About two months later these same prohibition agents passed this same car, bearing the same license number, on a public highway going westward, presumably from Detroit. The same men who agreed to sell the liquor at the previous meeting in Grand Rapids were in the automobile, and the court held that these officers, seeing and knowing the occupants of the car, knowing the car by the license tag which it bore to be the same car which said occupants used at the time of the agreement to furnish liquor in violation of the law, were justified in believing the car was being used to unlawfully transport intoxicating liquor, and were justified in searching and seizing same without a search warrant.
Do the facts in the instant case measure up to the rule laid down in the Carroll Case? I do not think so. They show that the seizing officers had no personal knowledge whatever of the alleged unlawful transportation of liquor in the car seized; that they acted upon information (the source of which, or the reliability of which, was not disclosed) that a Studebaker sedan car, with blue headlights and a driving light in the center, would be, or might be, used on this road at the time in question for the unlawful transportation of liquor. It is admitted that other Studebaker cars — that many Studebaker cars — are equipped in the same way as the car in question, and the witness for the government, when asked what, as he followed the car in question, indicated to him that it was being used for the unlawful transportation of liquor, said: "It appeared to be loaded, and was rather dirty, and had mud on the back part of the spare tire and fender."
In my opinion, the facts upon which these prohibition agents based their right to search and seize this automobile without a search warrant would justify them in stopping and searching any and every Studebaker sedan automobile that might happen to have blue bulbs in the headlights, a driving light in the center, and with dust and dirt on the back of it. Mr. Chief Justice Taft, while sustaining the seizure in the Carroll Case, in referring to the circumstances under which such seizures may be made, said:
"It would be intolerable and unreasonable if a prohibition agent were authorized to stop every automobile on the chance of finding liquor, and thus subject all persons lawfully using the highways to the inconvenience and indignity of such a search. Travelers may be so stopped in crossing an international boundary. * * * But those lawfully within the country, entitled to use the public highways, have a right to free passage without interruption or search, unless there is known to a competent official, authorized to search, probable cause for believing that their vehicles are carrying contraband or illegal merchandise."
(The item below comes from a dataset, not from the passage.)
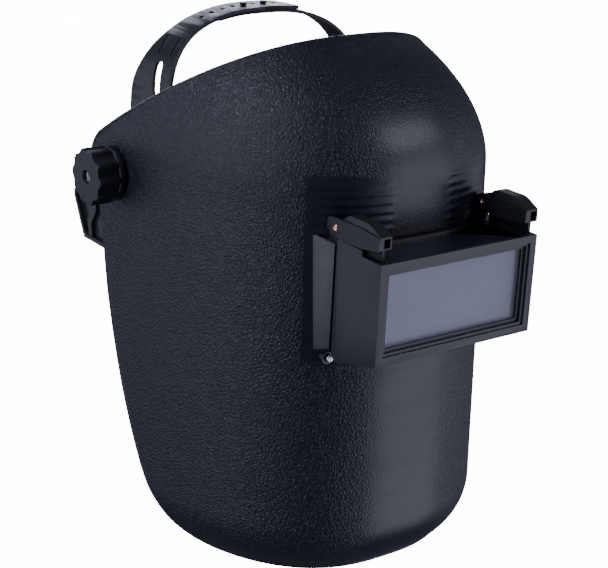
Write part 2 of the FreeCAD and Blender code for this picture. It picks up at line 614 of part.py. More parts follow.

To my mind the question of the rights of agents of the federal government to make searches and seizures of automobiles on the public highways is a most important one, involving as it does the rights and liberties of the people of this country guaranteed to them by the Constitution of the United States. It is unfortunate that the average prohibition officer or agent appears to be under the impression that there is but one provision in the Constitution of the United States, and that the Eighteenth Amendment. There are, however, other provisions of the Constitution that are entitled at least to the same consideration, and are just as binding upon investigating officers and the courts of this country, as the Eighteenth Amendment. The Fourth Amendment to the Constitution guarantees the people of this country against unreasonable searches and seizures, and it is incumbent upon those empowered to enforce the Eighteenth Amendment to be careful at the same time not to violate the rights guaranteed under the Fourth Amendment.
In my opinion, the facts in this case are not such as would "warrant a man of reasonable caution in the belief that intoxicating liquor was being transported in the automobile which they stopped and searched"; that the search and seizure, measured by this rule laid down in Carroll v. United States, supra, was unreasonable and in violation of the Fourth Amendment to the Constitution.
The objection of the defendant to the introduction in evidence of the intoxicating liquor so seized will be sustained.